Today’s Gospel warns that, for whomever disobeys the Son, “the wrath of God remains upon him.” Peter in today’s First Reading explains to the Sanhedrin that he must obey God, not them. They never believed in Our Lord, so when reports start coming in of what Peter and the other apostles are preaching they filter it, out of a lack of faith, and see the apostles as simply seeking to incriminate them for the injustice they’d done. They don’t want his blood on their hands, but it is already there. If they have to face the wrath of God it will be for their lack of faith in the Son.

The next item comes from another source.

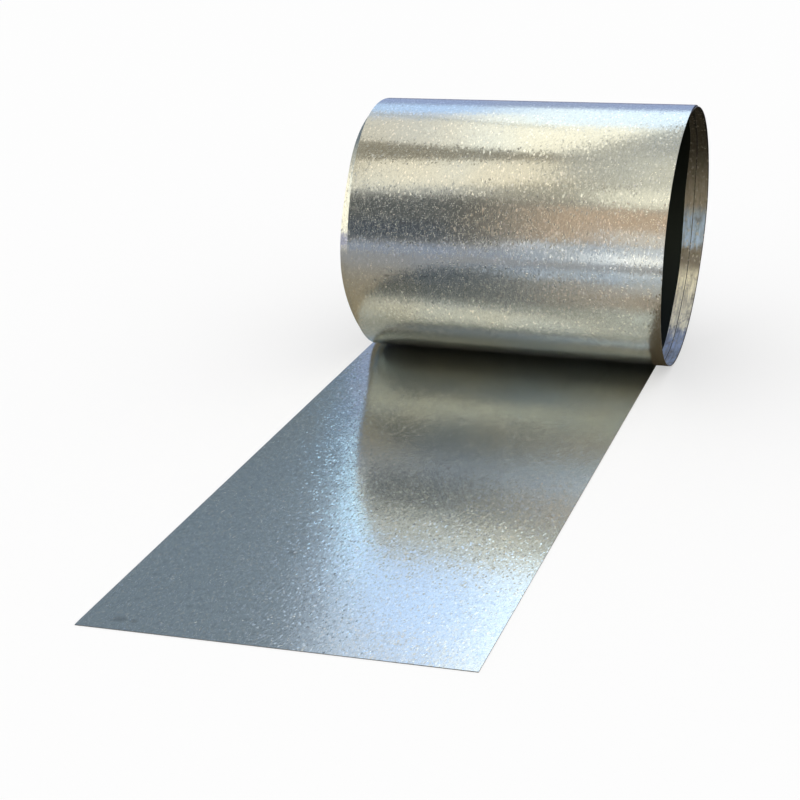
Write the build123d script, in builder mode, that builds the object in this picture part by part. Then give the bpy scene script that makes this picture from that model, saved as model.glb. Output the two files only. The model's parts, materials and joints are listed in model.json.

The Sanhedrin is doing a partial reading of the message. The Lord was crucified due to their machinations, but they didn’t succeed: God raised him up and placed him at his right hand for Israel’s salvation. Even the Sanhedrin can receive this salvation if they believe in the Son and strive to obey him. It’s lost in history, but someday we’ll know whether any of those men did abandon their tragic and evil pattern of killing the messenger whose message reflects badly on them and turned to the Son.
However, it’s not too late for us. If we believe in the Son and obey him we can enjoy the fruits of a new life right here, right now, whether we’ve been committed Christians or enemies of Our Lord. Let’s accept his message and his messengers for what they are: guides to a renewed and spiritual rich life.